Il vient d'être emprisonné pour quinze jours, les télévisions d'État le traitent de néonazi et ses échanges d'emails avec son épouse ont été exposés aux yeux de tous. Cela n'empêche pas Alexeï Navalny, 35 ans, d'être la figure la plus rassembleuse de l'opposition russe. Le seul à avoir été acclamé sans sifflets par la foule de 80.000 à 120.000 manifestants réunie samedi dernier dans le centre de Moscou.
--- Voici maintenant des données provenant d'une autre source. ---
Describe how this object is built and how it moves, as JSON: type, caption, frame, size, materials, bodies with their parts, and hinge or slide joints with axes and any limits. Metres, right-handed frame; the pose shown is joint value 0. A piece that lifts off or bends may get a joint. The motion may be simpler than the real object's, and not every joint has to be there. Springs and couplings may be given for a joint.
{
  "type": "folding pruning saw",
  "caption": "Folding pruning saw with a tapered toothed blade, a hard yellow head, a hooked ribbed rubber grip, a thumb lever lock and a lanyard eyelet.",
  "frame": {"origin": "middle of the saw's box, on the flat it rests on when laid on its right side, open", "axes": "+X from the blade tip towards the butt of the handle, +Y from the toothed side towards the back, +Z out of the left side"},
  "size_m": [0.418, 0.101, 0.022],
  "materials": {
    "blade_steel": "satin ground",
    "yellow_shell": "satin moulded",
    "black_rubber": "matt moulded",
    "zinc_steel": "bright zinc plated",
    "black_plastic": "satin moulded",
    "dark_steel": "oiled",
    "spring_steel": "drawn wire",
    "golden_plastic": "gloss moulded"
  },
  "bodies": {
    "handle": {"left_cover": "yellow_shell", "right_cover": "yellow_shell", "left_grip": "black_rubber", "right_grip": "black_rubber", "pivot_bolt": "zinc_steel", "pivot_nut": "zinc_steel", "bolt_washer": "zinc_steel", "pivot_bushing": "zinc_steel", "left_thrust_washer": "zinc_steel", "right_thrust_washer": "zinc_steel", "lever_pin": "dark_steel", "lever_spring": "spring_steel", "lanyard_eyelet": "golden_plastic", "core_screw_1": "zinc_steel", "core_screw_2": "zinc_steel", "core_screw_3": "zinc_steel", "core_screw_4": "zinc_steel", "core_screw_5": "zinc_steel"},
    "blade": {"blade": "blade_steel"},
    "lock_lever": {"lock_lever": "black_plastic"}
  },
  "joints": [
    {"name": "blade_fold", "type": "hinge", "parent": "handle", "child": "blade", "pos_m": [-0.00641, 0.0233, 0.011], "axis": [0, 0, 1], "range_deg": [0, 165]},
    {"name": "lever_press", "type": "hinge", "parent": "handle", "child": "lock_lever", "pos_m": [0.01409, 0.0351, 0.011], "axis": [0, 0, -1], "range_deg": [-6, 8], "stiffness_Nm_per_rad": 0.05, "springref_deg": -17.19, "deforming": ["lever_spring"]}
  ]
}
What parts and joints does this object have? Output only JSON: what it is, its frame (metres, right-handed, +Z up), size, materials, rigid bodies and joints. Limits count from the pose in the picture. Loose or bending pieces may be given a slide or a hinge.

Cet avocat de formation s'est d'abord fait connaître en 2007 par son combat acharné pour le respect des droits des actionnaires minoritaires. Il a mis son nez dans les comptes mal tenus de grands groupes contrôlés par le Kremlin comme Transneft, Rosneft, Gazprom et VTB. Il y a découvert des gaspillages incroyables et une rétention d'information illégale de la part de groupes cotés en Bourse. Il a révélé au grand jour la collusion du pouvoir politique et d'une coterie d'hommes d'affaires introduits s'enrichissant sur le dos des contribuables comme des petits actionnaires. Son activisme a tellement irrité la direction des groupes en question qu'ils ont réclamé une nouvelle loi - surnommée « anti-Navalny » - permettant davantage d'opacité.

Loin de se décourager, il a compris qu'il n'avait d'autre choix que de plonger dans le bain politique. Il y est néophyte. À la différence des grandes figures de l'opposition libérale, comme Mikhaïl Kassianov (Premier ministre de Poutine de 2000 à 2003), ou de Boris Nemtsov (vice-Premier ministre sous Eltsine).

Courage physique

Navalny a sa virginité pour lui, dans un pays où la confiance des citoyens dans leurs élites dirigeantes est à peu près nulle. Vladimir Poutine tente sans cesse de salir la réputation de « ces libéraux qui ont pillé le pays dans les années 1990 ». Mais ce type d'attaque passe par-dessus la jeune tête blonde d'Alexeï Navalny. Croisé de la lutte anticorruption, il attaque nommément le président Dmitri Medvedev et surtout l'homme fort du pays, Vladimir Poutine. Le 5 décembre, au lendemain du scrutin législatif controversé, il a déclaré à une foule de 10.000 personnes « Nous voulons un autre président, et pas un escroc et un voleur. » Des mots jusqu'ici jamais proférés à l'adresse de Poutine devant une foule aussi nombreuse. Navalny a été arrêté sur le champ et condamné à quinze jours de détention. À peine sorti, il promet de faire « descendre 1 million de personnes dans la rue » et que « le pouvoir aura changé de main d'ici un an ».

Sa popularité, il la tient de son courage physique. Depuis les événements de décembre, il n'est plus simplement un blogueur recensant sur son site Rospil.info des centaines d'appels d'offres truqués et d'abus de biens sociaux. Il n'est plus seulement l'empêcheur de piller en rond dans les comptes des grands groupes d'État. Il est la figure montante de l'opposition, bien qu'il ne soit membre d'aucun parti, ni ne dispose de la moindre organisation politique.

Ses slogans ratissent large. Y compris chez les nationalistes avec lesquels il s'associe pour dire : « non aux subventions pour le Caucase ». Un slogan visant, selon Navalny, à stopper les versements exagérés du budget fédéral vers des républiques caucasiennes où ils atterrissent dans les poches des clans locaux. Sa fréquentation des nationalistes a été exploitée par la télévision d'État, qui vient de diffuser un dessin animé où son personnage fait le salut hitlérien. Une diffamation à portée réduite, car venant d'une chaîne discréditée par sa servilité envers le pouvoir. Selon l'éditorialiste libérale Ioulia Latynina, « Navalny plaît autant au grand public qu'à la communauté d'affaires, qui admire sa capacité à battre les autorités à leur propre jeu ».